__Recorded information__
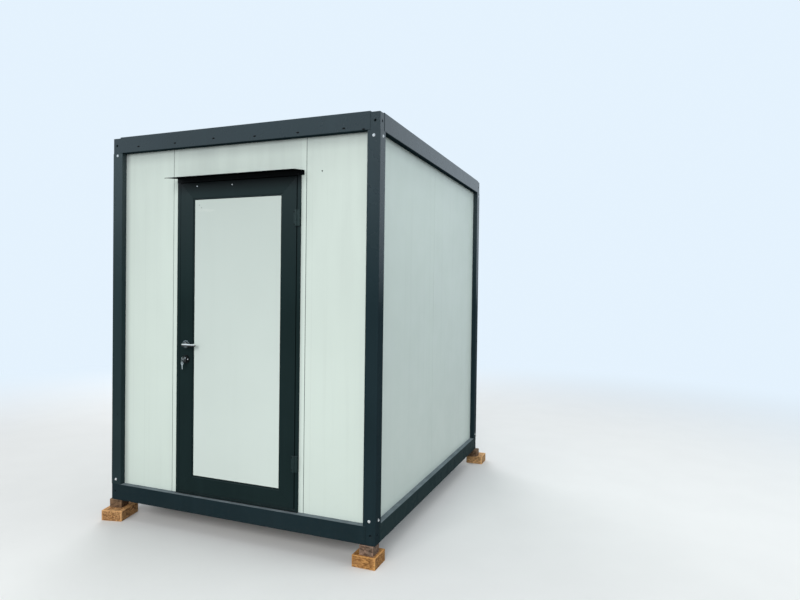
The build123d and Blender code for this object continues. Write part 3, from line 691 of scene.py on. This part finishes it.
def timber():
    """Two blocks under each corner, every one with its own wood and its own pith beside or in it."""
    rng = random.Random(11)
    # A look for each corner, and where the pith lies from the block's centre, across and up.
    blocks = {
        "lower_blocks": (("pine", (0.02, -0.17)), ("gold_pine", (-0.03, -0.15)),
                         ("pine", (0.02, 0.14)), ("tan_pine", (-0.03, -0.13))),
        "upper_blocks": (("brown_pine", (0.055, 0.01)), ("old_pine", (0.05, -0.04)),
                         ("old_pine", (-0.05, 0.03)), ("brown_pine", (0.01, 0.06))),
    }
    quarters = (("front_left", -1, -1), ("front_right", 1, -1),
                ("rear_left", -1, 1), ("rear_right", 1, 1))
    for node, wear in (("lower_blocks", 0.0012), ("upper_blocks", 0.0022)):
        for (corner, side_x, side_y), (look, pith) in zip(quarters, blocks[node]):
            block = timber_block(f"{node[:-1]}_{corner}", node, side_x, side_y, look, pith, wear, rng)
            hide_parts(node)


timber()


# ---------------------------------------------------------------- handle, lock and keys

def middle(node):
    """Centre of a node's box."""
    low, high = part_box(node)
    return (low + high) / 2


HANDLE, LOCK, KEY = middle("lever_roses"), middle("lock_cylinders"), middle("lock_key")
ROSE_DEPTH = 0.008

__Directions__
Write the listing out again, exactly as shown above.

__Output of the exercise__
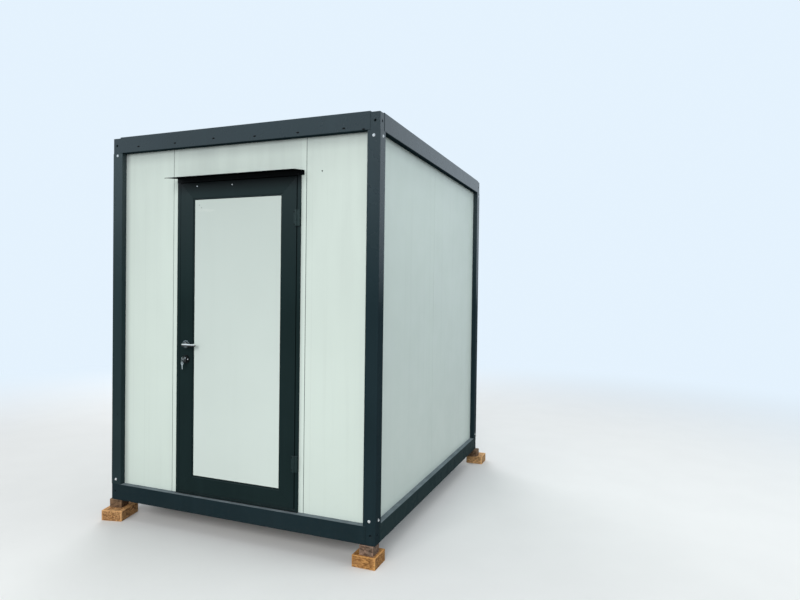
The build123d and Blender code for this object continues. Write part 3, from line 691 of scene.py on. This part finishes it.
def timber():
    """Two blocks under each corner, every one with its own wood and its own pith beside or in it."""
    rng = random.Random(11)
    # A look for each corner, and where the pith lies from the block's centre, across and up.
    blocks = {
        "lower_blocks": (("pine", (0.02, -0.17)), ("gold_pine", (-0.03, -0.15)),
                         ("pine", (0.02, 0.14)), ("tan_pine", (-0.03, -0.13))),
        "upper_blocks": (("brown_pine", (0.055, 0.01)), ("old_pine", (0.05, -0.04)),
                         ("old_pine", (-0.05, 0.03)), ("brown_pine", (0.01, 0.06))),
    }
    quarters = (("front_left", -1, -1), ("front_right", 1, -1),
                ("rear_left", -1, 1), ("rear_right", 1, 1))
    for node, wear in (("lower_blocks", 0.0012), ("upper_blocks", 0.0022)):
        for (corner, side_x, side_y), (look, pith) in zip(quarters, blocks[node]):
            block = timber_block(f"{node[:-1]}_{corner}", node, side_x, side_y, look, pith, wear, rng)
            hide_parts(node)


timber()


# ---------------------------------------------------------------- handle, lock and keys

def middle(node):
    """Centre of a node's box."""
    low, high = part_box(node)
    return (low + high) / 2


HANDLE, LOCK, KEY = middle("lever_roses"), middle("lock_cylinders"), middle("lock_key")
ROSE_DEPTH = 0.008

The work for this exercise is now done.